__Work instructions__: Output the data below in full, byte for byte. Nothing may differ.
** START Information provided **
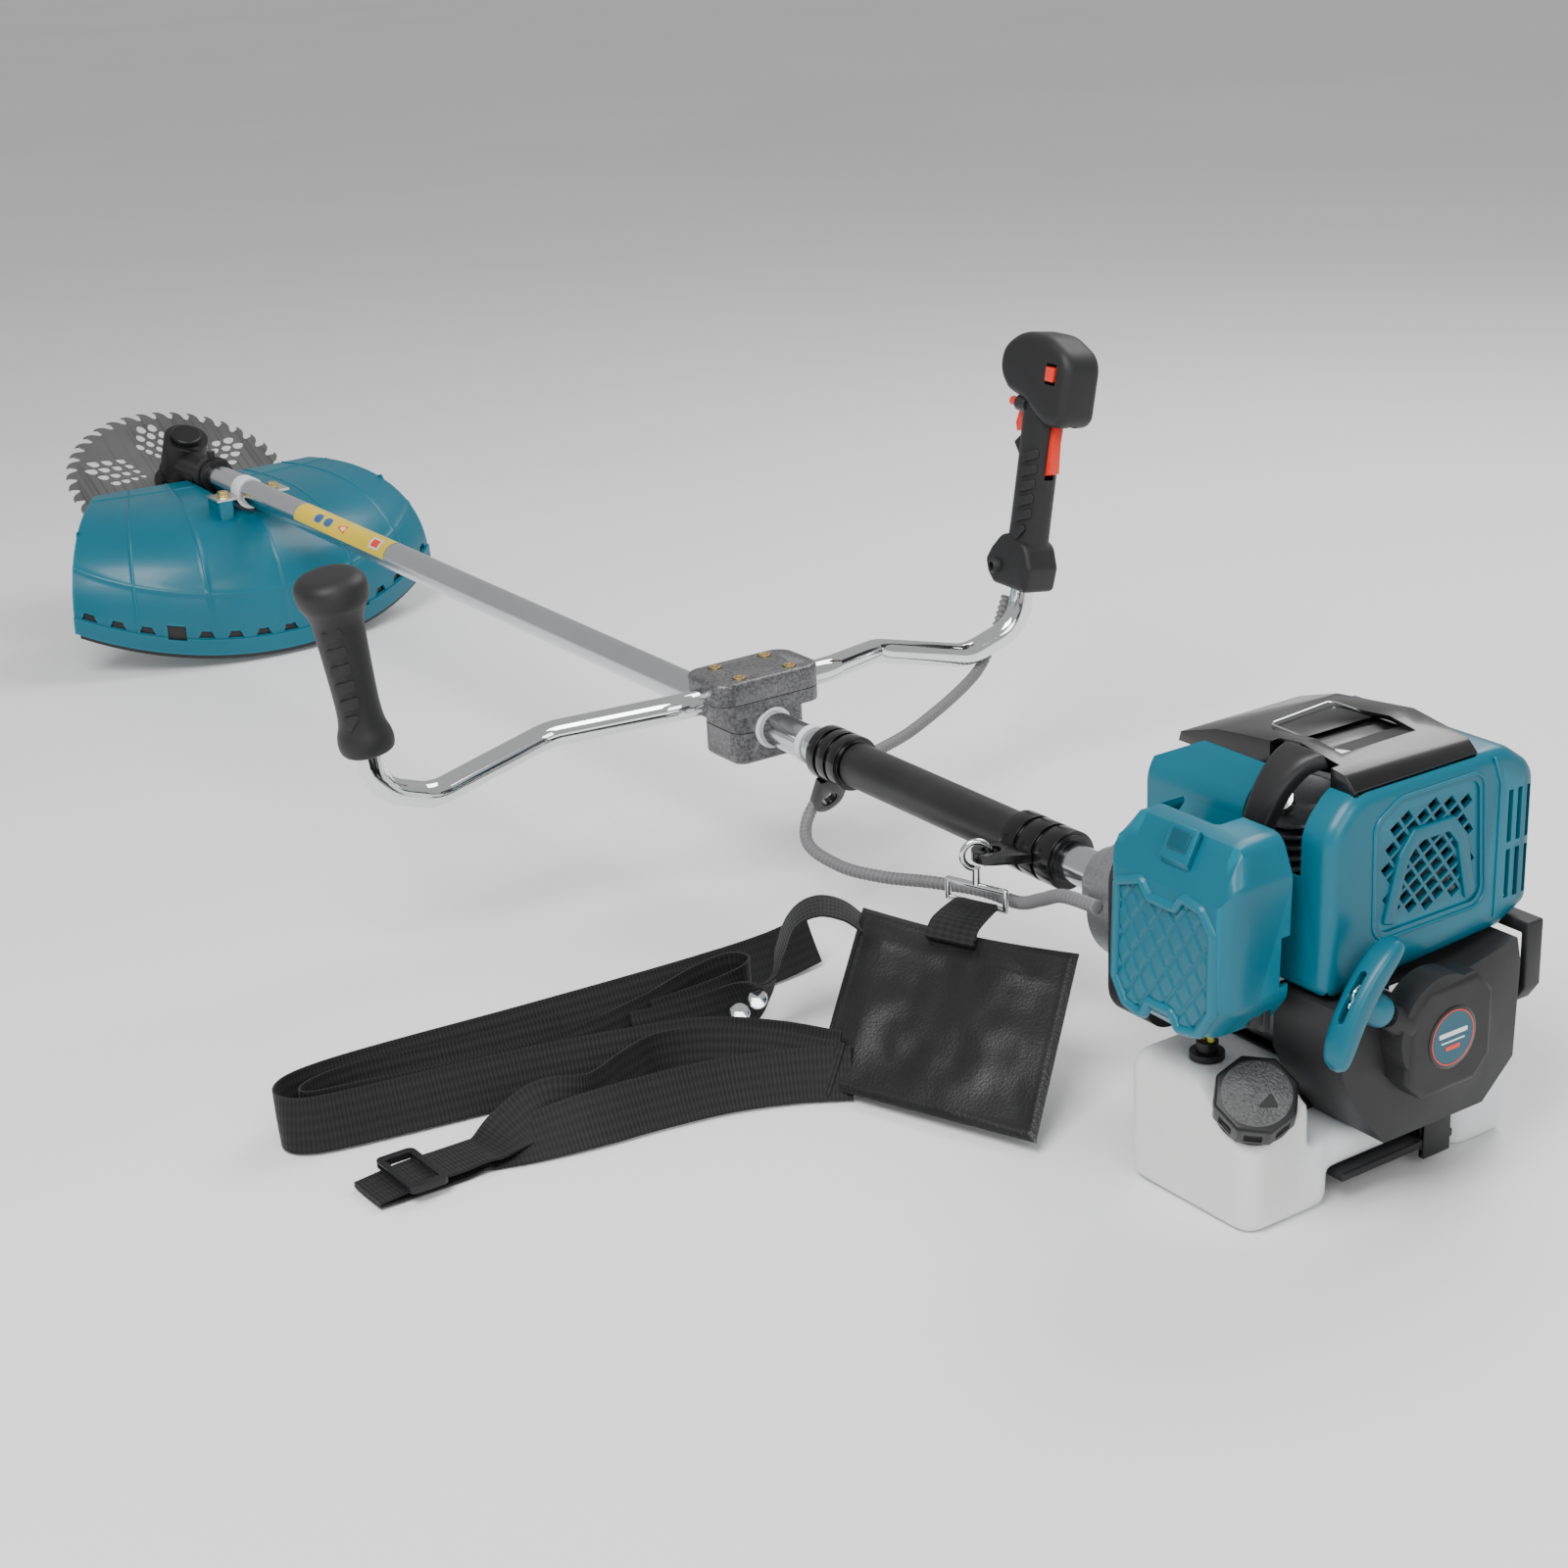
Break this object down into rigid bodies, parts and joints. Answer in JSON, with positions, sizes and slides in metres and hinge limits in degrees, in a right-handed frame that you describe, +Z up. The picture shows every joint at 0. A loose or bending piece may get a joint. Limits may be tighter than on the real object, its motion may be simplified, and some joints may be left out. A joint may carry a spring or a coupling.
{
  "type": "brush cutter",
  "caption": "Petrol brush cutter: long straight shaft with a toothed saw blade and a fan-shaped guard, bicycle handlebars, rear engine and a shoulder harness.",
  "frame": {"origin": "middle of the engine stand's foot, on the floor that the machine rests on", "axes": "+X along the machine from the engine towards the cutting head, +Y the operator's left, +Z up"},
  "size_m": [2.0192, 0.8986, 0.4027],
  "materials": {
    "teal_plastic": "glossy",
    "dark_plastic": "fine matte texture",
    "black_gloss": "polished",
    "red_plastic": "satin",
    "white_plastic": "translucent milky",
    "rubber": "smooth",
    "polished_aluminium": "drawn and polished",
    "engine_aluminium": "as cast",
    "hammered_grey": "hammered",
    "black_casting": "satin",
    "chrome": "mirror",
    "steel": "machined",
    "zinc_steel": "zinc plated",
    "blade_steel": "brushed",
    "hose_grey": "corrugated",
    "fuel_hose": "clear yellow",
    "leather": "grained",
    "webbing": "ribbed weave"
  },
  "bodies": {
    "frame": {"shaft_tube": "polished_aluminium", "shaft_bushes": "rubber", "shaft_sleeve": "rubber", "tube_collars": "white_plastic", "harness_loops": "black_gloss", "gear_case": "black_casting", "bearings": "steel", "guard": "teal_plastic", "guard_bracket": "zinc_steel", "guard_flap": "rubber", "bolts_and_screws": "zinc_steel", "handlebar_tube": "chrome", "handlebar_clamp": "hammered_grey", "left_grip": "dark_plastic", "right_grip_front": "dark_plastic", "right_grip_rear": "dark_plastic", "throttle_conduit": "hose_grey", "clutch_housing": "dark_plastic", "fan_housing": "dark_plastic", "crankcase": "engine_aluminium", "cylinder": "engine_aluminium", "spark_plug": "steel", "muffler": "engine_aluminium", "carburettor": "engine_aluminium", "air_filter_case": "dark_plastic", "engine_shroud": "teal_plastic", "top_cover": "black_gloss", "ignition": "dark_plastic", "starter_cover": "dark_plastic", "side_guard": "dark_plastic", "engine_base": "dark_plastic", "fuel_tank": "white_plastic", "fuel_lines": "fuel_hose"},
    "crank": {"crankshaft": "steel", "flywheel": "engine_aluminium", "clutch_shoes": "steel"},
    "cutter": {"saw_blade": "blade_steel", "spindle": "steel", "bevel_gear": "steel", "blade_fixings": "steel"},
    "drive": {"drive_shaft": "steel", "clutch_drum": "steel", "bevel_pinion": "steel"},
    "piston": {"piston": "engine_aluminium"},
    "trigger": {"throttle_trigger": "red_plastic"},
    "throttle_arm": {"throttle_arm": "engine_aluminium"},
    "lockout": {"throttle_lockout": "red_plastic"},
    "lock_button": {"lock_button": "red_plastic"},
    "stop_switch": {"stop_switch": "red_plastic"},
    "pull_handle": {"starter_handle": "teal_plastic", "starter_rope": "webbing"},
    "pulley": {"starter_pulley": "dark_plastic"},
    "tank_cap": {"tank_cap": "dark_plastic"},
    "choke": {"choke_lever": "dark_plastic"},
    "filter_cover": {"air_filter_cover": "teal_plastic"},
    "hook": {"snap_hook": "chrome"},
    "gate": {"hook_gate": "chrome"},
    "harness": {"hip_pad": "leather", "harness_webbing": "webbing"},
    "slider": {"strap_slider": "dark_plastic"}
  },
  "joints": [
    {"name": "blade_spin", "type": "hinge", "parent": "frame", "child": "cutter", "pos_m": [1.80566, 0, 0.14728], "axis": [-0.4903, 0, 0.8715], "continuous": true},
    {"name": "drive_spin", "type": "hinge", "parent": "frame", "child": "drive", "pos_m": [0.20152, 0, 0.13054], "axis": [0.9996, 0, 0.0273], "continuous": true},
    {"name": "crank_spin", "type": "hinge", "parent": "frame", "child": "crank", "pos_m": [0.10155, 0, 0.12782], "axis": [0.9996, 0, 0.0273], "continuous": true},
    {"name": "piston_stroke", "type": "slide", "parent": "frame", "child": "piston", "axis": [0.0273, 0, -0.9996], "range_m": [0, 0.034]},
    {"name": "throttle_trigger", "type": "hinge", "parent": "frame", "child": "trigger", "pos_m": [0.68357, -0.34177, 0.34581], "axis": [-0.0056, 0.9891, 0.1472], "range_deg": [0, 15], "stiffness_Nm_per_rad": 0.05},
    {"name": "throttle_arm", "type": "hinge", "parent": "frame", "child": "throttle_arm", "pos_m": [0.03181, 0.072, 0.19094], "axis": [0.9996, 0, 0.0273], "range_deg": [0, 50]},
    {"name": "lockout_lever", "type": "hinge", "parent": "frame", "child": "lockout", "pos_m": [0.65731, -0.33805, 0.31978], "axis": [0.0056, -0.9891, -0.1472], "range_deg": [0, 8], "stiffness_Nm_per_rad": 0.05},
    {"name": "lock_button", "type": "slide", "parent": "frame", "child": "lock_button", "axis": [-0.9988, 0.0016, -0.0483], "range_m": [0, 0.004], "stiffness_N_per_m": 150},
    {"name": "stop_switch", "type": "hinge", "parent": "frame", "child": "stop_switch", "pos_m": [0.64344, -0.33125, 0.36871], "axis": [0.9988, -0.0016, 0.0483], "range_deg": [-8, 8]},
    {"name": "starter_pull", "type": "slide", "parent": "frame", "child": "pull_handle", "axis": [-0.0154, 0.8258, 0.5637], "range_m": [0, 0.7]},
    {"name": "starter_pulley", "type": "hinge", "parent": "frame", "child": "pulley", "pos_m": [-0.08838, 0, 0.12264], "axis": [0.9996, 0, 0.0273], "range_deg": [0, 1545]},
    {"name": "tank_cap", "type": "hinge", "parent": "frame", "child": "tank_cap", "pos_m": [-0.03502, 0.0904, 0.07357], "axis": [-0.5201, 0.3994, 0.755], "range_deg": [0, 270]},
    {"name": "choke_lever", "type": "hinge", "parent": "frame", "child": "choke", "pos_m": [0.00477, 0.066, 0.15519], "axis": [-0.0273, 0, 0.9996], "range_deg": [0, 35]},
    {"name": "filter_cover_off", "type": "slide", "parent": "frame", "child": "filter_cover", "axis": [0, 1, 0], "range_m": [0, 0.06]},
    {"name": "hook_swing", "type": "hinge", "parent": "frame", "child": "hook", "pos_m": [0.28636, 0.04627, 0.13486], "axis": [0.8826, -0.4695, 0.0241], "range_deg": [-3, 8]},
    {"name": "hook_gate", "type": "hinge", "parent": "hook", "child": "gate", "pos_m": [0.28447, 0.04226, 0.12589], "axis": [0.8826, -0.4695, 0.0241], "range_deg": [0, 20], "stiffness_Nm_per_rad": 0.01},
    {"name": "hook_swivel", "type": "hinge", "parent": "hook", "child": "harness", "pos_m": [0.28685, 0.04627, 0.11686], "axis": [-0.0273, 0, 0.9996], "range_deg": [-5, 5]},
    {"name": "strap_slider", "type": "slide", "parent": "harness", "child": "slider", "axis": [0, 1, 0], "range_m": [-0.03, 0.03]}
  ],
  "couplings": [
    {"joint": "drive_spin", "follows": "blade_spin", "ratio": 1.3333},
    {"joint": "throttle_arm", "follows": "throttle_trigger", "ratio": 3.3333},
    {"joint": "starter_pulley", "follows": "starter_pull", "rad_per_m": 38.462}
  ]
}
** END Information provided **
__Solution to the exercise__:
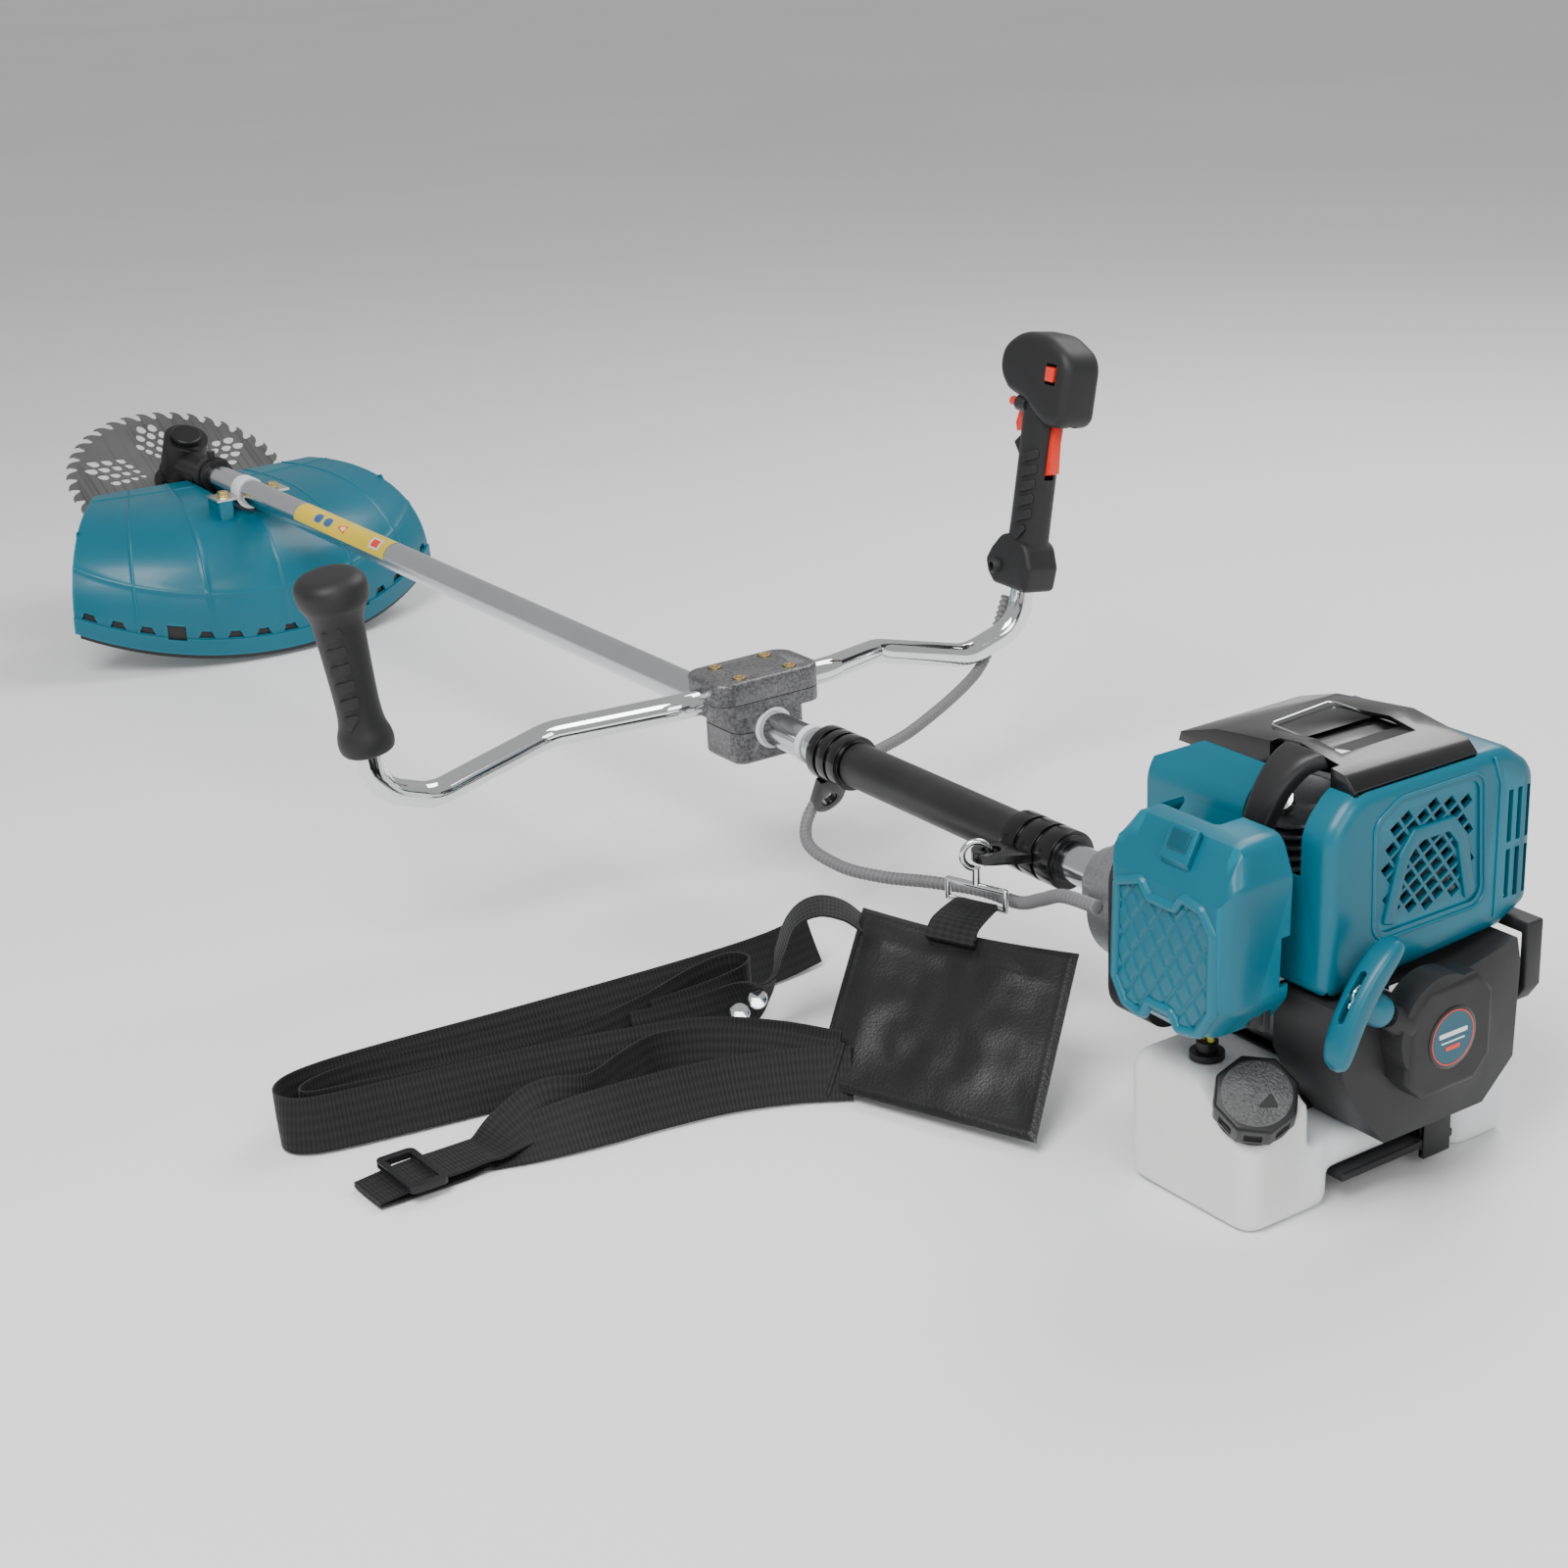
Break this object down into rigid bodies, parts and joints. Answer in JSON, with positions, sizes and slides in metres and hinge limits in degrees, in a right-handed frame that you describe, +Z up. The picture shows every joint at 0. A loose or bending piece may get a joint. Limits may be tighter than on the real object, its motion may be simplified, and some joints may be left out. A joint may carry a spring or a coupling.
{
  "type": "brush cutter",
  "caption": "Petrol brush cutter: long straight shaft with a toothed saw blade and a fan-shaped guard, bicycle handlebars, rear engine and a shoulder harness.",
  "frame": {"origin": "middle of the engine stand's foot, on the floor that the machine rests on", "axes": "+X along the machine from the engine towards the cutting head, +Y the operator's left, +Z up"},
  "size_m": [2.0192, 0.8986, 0.4027],
  "materials": {
    "teal_plastic": "glossy",
    "dark_plastic": "fine matte texture",
    "black_gloss": "polished",
    "red_plastic": "satin",
    "white_plastic": "translucent milky",
    "rubber": "smooth",
    "polished_aluminium": "drawn and polished",
    "engine_aluminium": "as cast",
    "hammered_grey": "hammered",
    "black_casting": "satin",
    "chrome": "mirror",
    "steel": "machined",
    "zinc_steel": "zinc plated",
    "blade_steel": "brushed",
    "hose_grey": "corrugated",
    "fuel_hose": "clear yellow",
    "leather": "grained",
    "webbing": "ribbed weave"
  },
  "bodies": {
    "frame": {"shaft_tube": "polished_aluminium", "shaft_bushes": "rubber", "shaft_sleeve": "rubber", "tube_collars": "white_plastic", "harness_loops": "black_gloss", "gear_case": "black_casting", "bearings": "steel", "guard": "teal_plastic", "guard_bracket": "zinc_steel", "guard_flap": "rubber", "bolts_and_screws": "zinc_steel", "handlebar_tube": "chrome", "handlebar_clamp": "hammered_grey", "left_grip": "dark_plastic", "right_grip_front": "dark_plastic", "right_grip_rear": "dark_plastic", "throttle_conduit": "hose_grey", "clutch_housing": "dark_plastic", "fan_housing": "dark_plastic", "crankcase": "engine_aluminium", "cylinder": "engine_aluminium", "spark_plug": "steel", "muffler": "engine_aluminium", "carburettor": "engine_aluminium", "air_filter_case": "dark_plastic", "engine_shroud": "teal_plastic", "top_cover": "black_gloss", "ignition": "dark_plastic", "starter_cover": "dark_plastic", "side_guard": "dark_plastic", "engine_base": "dark_plastic", "fuel_tank": "white_plastic", "fuel_lines": "fuel_hose"},
    "crank": {"crankshaft": "steel", "flywheel": "engine_aluminium", "clutch_shoes": "steel"},
    "cutter": {"saw_blade": "blade_steel", "spindle": "steel", "bevel_gear": "steel", "blade_fixings": "steel"},
    "drive": {"drive_shaft": "steel", "clutch_drum": "steel", "bevel_pinion": "steel"},
    "piston": {"piston": "engine_aluminium"},
    "trigger": {"throttle_trigger": "red_plastic"},
    "throttle_arm": {"throttle_arm": "engine_aluminium"},
    "lockout": {"throttle_lockout": "red_plastic"},
    "lock_button": {"lock_button": "red_plastic"},
    "stop_switch": {"stop_switch": "red_plastic"},
    "pull_handle": {"starter_handle": "teal_plastic", "starter_rope": "webbing"},
    "pulley": {"starter_pulley": "dark_plastic"},
    "tank_cap": {"tank_cap": "dark_plastic"},
    "choke": {"choke_lever": "dark_plastic"},
    "filter_cover": {"air_filter_cover": "teal_plastic"},
    "hook": {"snap_hook": "chrome"},
    "gate": {"hook_gate": "chrome"},
    "harness": {"hip_pad": "leather", "harness_webbing": "webbing"},
    "slider": {"strap_slider": "dark_plastic"}
  },
  "joints": [
    {"name": "blade_spin", "type": "hinge", "parent": "frame", "child": "cutter", "pos_m": [1.80566, 0, 0.14728], "axis": [-0.4903, 0, 0.8715], "continuous": true},
    {"name": "drive_spin", "type": "hinge", "parent": "frame", "child": "drive", "pos_m": [0.20152, 0, 0.13054], "axis": [0.9996, 0, 0.0273], "continuous": true},
    {"name": "crank_spin", "type": "hinge", "parent": "frame", "child": "crank", "pos_m": [0.10155, 0, 0.12782], "axis": [0.9996, 0, 0.0273], "continuous": true},
    {"name": "piston_stroke", "type": "slide", "parent": "frame", "child": "piston", "axis": [0.0273, 0, -0.9996], "range_m": [0, 0.034]},
    {"name": "throttle_trigger", "type": "hinge", "parent": "frame", "child": "trigger", "pos_m": [0.68357, -0.34177, 0.34581], "axis": [-0.0056, 0.9891, 0.1472], "range_deg": [0, 15], "stiffness_Nm_per_rad": 0.05},
    {"name": "throttle_arm", "type": "hinge", "parent": "frame", "child": "throttle_arm", "pos_m": [0.03181, 0.072, 0.19094], "axis": [0.9996, 0, 0.0273], "range_deg": [0, 50]},
    {"name": "lockout_lever", "type": "hinge", "parent": "frame", "child": "lockout", "pos_m": [0.65731, -0.33805, 0.31978], "axis": [0.0056, -0.9891, -0.1472], "range_deg": [0, 8], "stiffness_Nm_per_rad": 0.05},
    {"name": "lock_button", "type": "slide", "parent": "frame", "child": "lock_button", "axis": [-0.9988, 0.0016, -0.0483], "range_m": [0, 0.004], "stiffness_N_per_m": 150},
    {"name": "stop_switch", "type": "hinge", "parent": "frame", "child": "stop_switch", "pos_m": [0.64344, -0.33125, 0.36871], "axis": [0.9988, -0.0016, 0.0483], "range_deg": [-8, 8]},
    {"name": "starter_pull", "type": "slide", "parent": "frame", "child": "pull_handle", "axis": [-0.0154, 0.8258, 0.5637], "range_m": [0, 0.7]},
    {"name": "starter_pulley", "type": "hinge", "parent": "frame", "child": "pulley", "pos_m": [-0.08838, 0, 0.12264], "axis": [0.9996, 0, 0.0273], "range_deg": [0, 1545]},
    {"name": "tank_cap", "type": "hinge", "parent": "frame", "child": "tank_cap", "pos_m": [-0.03502, 0.0904, 0.07357], "axis": [-0.5201, 0.3994, 0.755], "range_deg": [0, 270]},
    {"name": "choke_lever", "type": "hinge", "parent": "frame", "child": "choke", "pos_m": [0.00477, 0.066, 0.15519], "axis": [-0.0273, 0, 0.9996], "range_deg": [0, 35]},
    {"name": "filter_cover_off", "type": "slide", "parent": "frame", "child": "filter_cover", "axis": [0, 1, 0], "range_m": [0, 0.06]},
    {"name": "hook_swing", "type": "hinge", "parent": "frame", "child": "hook", "pos_m": [0.28636, 0.04627, 0.13486], "axis": [0.8826, -0.4695, 0.0241], "range_deg": [-3, 8]},
    {"name": "hook_gate", "type": "hinge", "parent": "hook", "child": "gate", "pos_m": [0.28447, 0.04226, 0.12589], "axis": [0.8826, -0.4695, 0.0241], "range_deg": [0, 20], "stiffness_Nm_per_rad": 0.01},
    {"name": "hook_swivel", "type": "hinge", "parent": "hook", "child": "harness", "pos_m": [0.28685, 0.04627, 0.11686], "axis": [-0.0273, 0, 0.9996], "range_deg": [-5, 5]},
    {"name": "strap_slider", "type": "slide", "parent": "harness", "child": "slider", "axis": [0, 1, 0], "range_m": [-0.03, 0.03]}
  ],
  "couplings": [
    {"joint": "drive_spin", "follows": "blade_spin", "ratio": 1.3333},
    {"joint": "throttle_arm", "follows": "throttle_trigger", "ratio": 3.3333},
    {"joint": "starter_pulley", "follows": "starter_pull", "rad_per_m": 38.462}
  ]
}